No.1 Legal Pluralism In North Sinai: Mapping The rise Of Non-State Islamic Courts

Mara Revkin

Abstract

The concept of legal pluralism, defined as the coexistence of multiple legal orders within a common geographical area, is underutilized in an analysis of revolutionary and transitional change in the Middle East but nonetheless offers a powerful framework for explaining how and why states lose their monopoly on the production and enforcement of law. Nowhere is the significance of legal pluralism more apparent than in Egypt’s Sinai Peninsula, where non-state shari‘a courts emerged in the post-revolutionary security vacuum in 2011 and quickly established themselves as the most credible providers of law and order in areas of North Sinai that had been largely abandoned by the Egyptian government. In addition to challenging the sovereignty of the Egyptian state, shari‘a courts also destabilized the Bedouin system of pre-Islamic customary law (‘urf) that has historically regulated tribal affairs in the absence of a strong central government in the Sinai Peninsula.
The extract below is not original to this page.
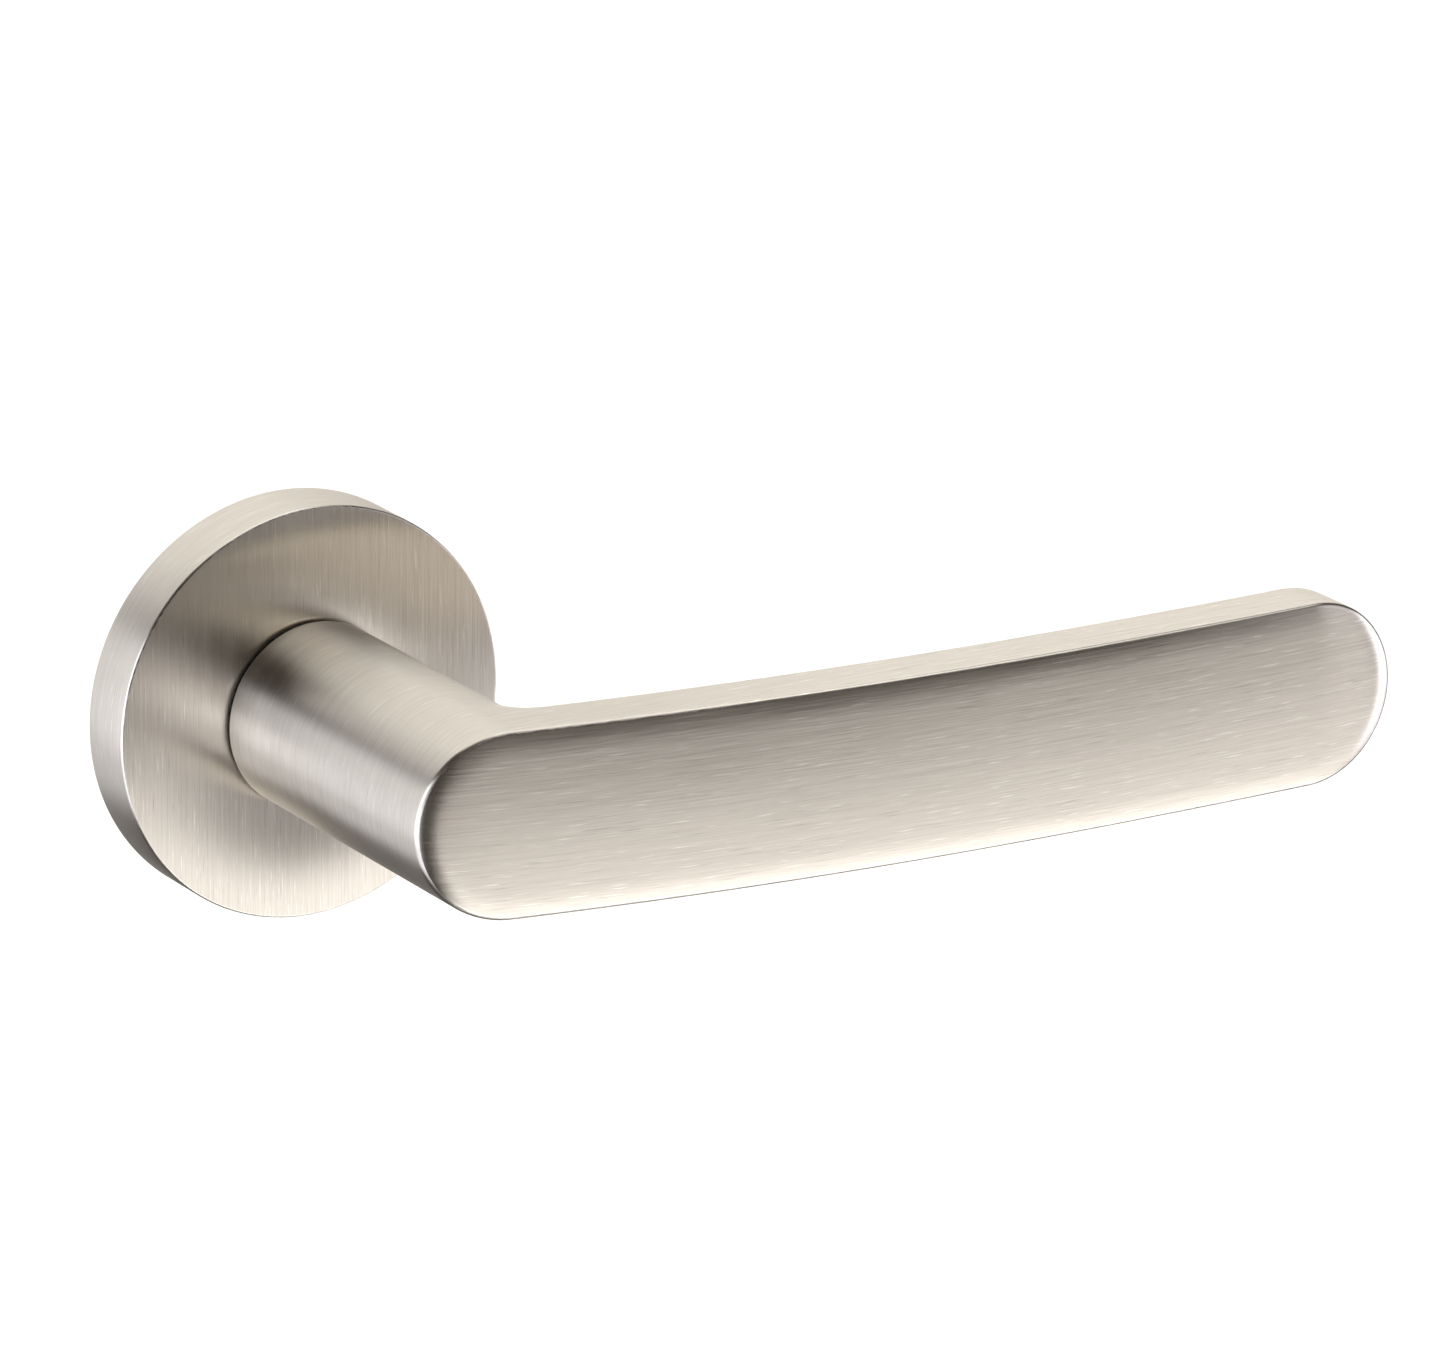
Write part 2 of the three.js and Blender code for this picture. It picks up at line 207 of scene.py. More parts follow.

This paper, based on field research conducted in the governorate of North Sinai in August 2013, attempts to map the triadic interactions between the three distinct legal systems — shari‘a, ‘urf, and state — that coexisted and competed within the same territorial area during the period of time from the January 2011 revolution until September 2013. Using an interdisciplinary approach that combines theories of legal pluralism and historical institutionalism, this paper first identifies two primary historical explanations for the emergence of shari‘a courts: (1) the Islamizing effects of state-sponsored development and labor migration policies on Bedouin society in North Sinai starting in the 1980s; and (2) growing disillusionment with state and tribal judiciaries viewed as complicit in the authoritarianism of former president Hosni Mubarak’s government. Second, this paper addresses the resurgence of militant Salafism in North Sinai following the Egyptian military’s return to power in July 2013 and argues that the subsequent exclusion of moderate Islamists from the formal political process has had the effect of channeling opposition activity into non-state institutions, including shari‘a courts, which are increasingly functioning as platforms for resistance against government authorities.